I just visited the SAP Business ByDesign website as I was curious about the availability and how they price their ‘small business ERP solution”. At January 26th 2011 SAP Business ByDesign is only available in Germany and the USA. This is not really a review, it’s a few observations and thoughts about where the SAP Business ByDesign foray might take the industry.

It came as no suprise that SAP Business ByDesign is expensive. The year one costs including implementation (Go-Live Services) for a ten user (ten employee) business added up to a tear jerking $55,400 (£35,750) which makes it some 13.5 times the cost of our system.

The cost per user of the SAP Business Bydesign system is $149 per month which makes it roughly 5 times as expensive as salesorder.com. So in year 2 you can expect a bill of around $17,880 (£11.920) for ten users. This is roughly 4.5 times the cost of our system.
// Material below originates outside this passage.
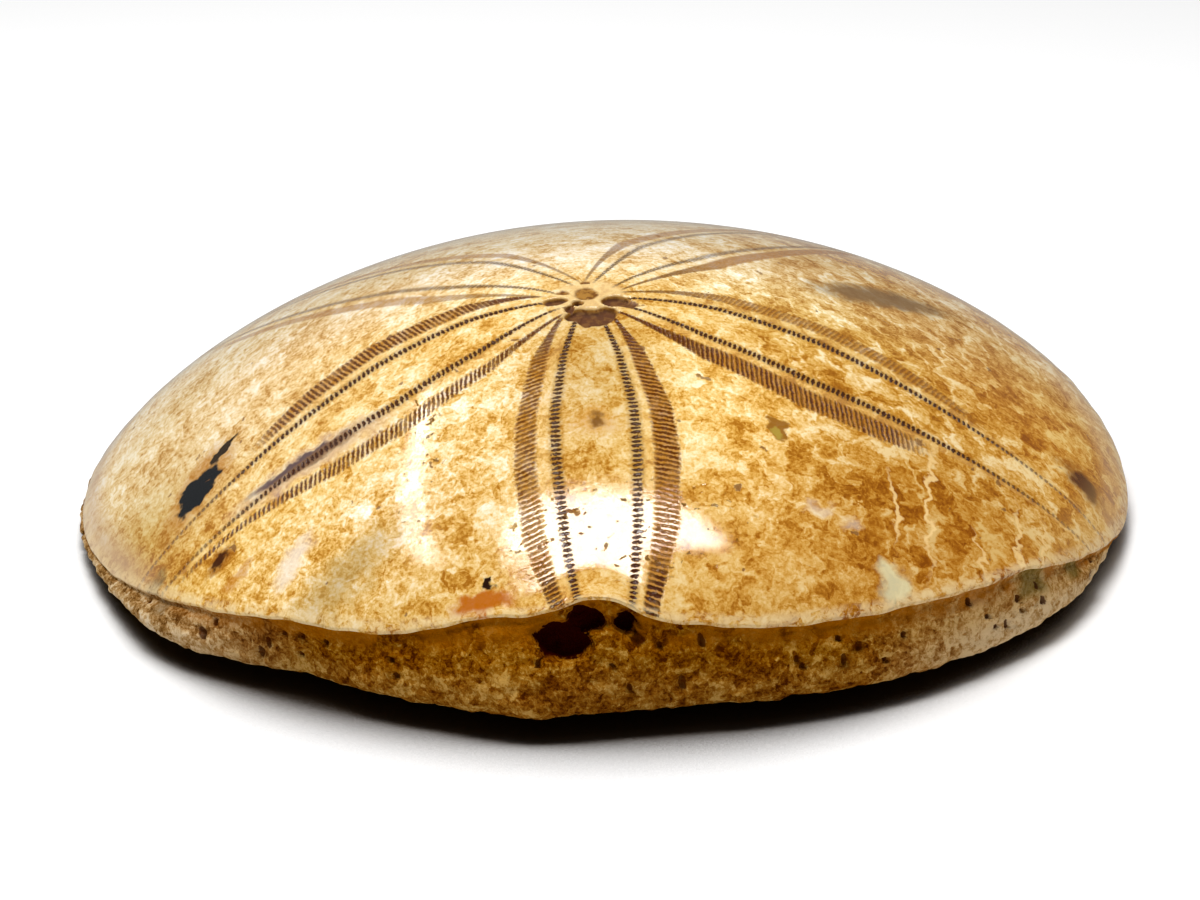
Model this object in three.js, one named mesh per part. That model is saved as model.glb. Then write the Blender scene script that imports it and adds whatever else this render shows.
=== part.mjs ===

It’s impossible to make a comparison betweeen SAP Business ByDesign and our system because as you would expect SAP have included hundreds of features and tens of modules. So here is my first note of caution, the higher the number of features (and modules), the higher the consultancy bill of weeks as opposed to days configuring the system to fit your needs. So you should treat the ‘Go-Live’ services fee with appropriate caution.

Which leads me neatly on to the training costs. Any uniquely tailored system of the breadth and complexity of SAP Business ByDesign is going to need customised training which of course will increase your costs.

The much awaited release of SAP Business ByDesign heralds not only the beginning of a new era of enterprise software history, but also endorses the fact that web applications are in the long term going to replace on premise software. Or are they? I’m continually seeing the early software as a service players release ‘on premise’ versions of their software. Am I missing something here? I don’t think so as it’s entirely rational and commercially sensible to avoid disrupting or destroying the ecosystem of partners that software vendors like SAP have invested in so heavily to build, and rely so much upon for revenues and of course marketing.

The interruption of the SaaS direct model has given birth to a climate of mistrust and fear in the vendor centric value added reseller communities. These VAR’s have heavily invested in their hard won customers. VARs can sit and wait for the software vendors like Sage to ‘come clean’ about their cloud strategies – which may never happen or reduce their long term risk by exploring the cloud for ‘the next big thing’. I sense the hunt is on.

No doubt the SaaS vendors are here to stay but just like the other ‘volume’ commercial technology vendors they are going to have to learn and adapt to survive alongside the deeply entrenched solution vendors we all know and love. Given SAP’s intelligence and muscle the Business ByDesign experiment should be watched closely by SaaS vendors regardless of size or ambition.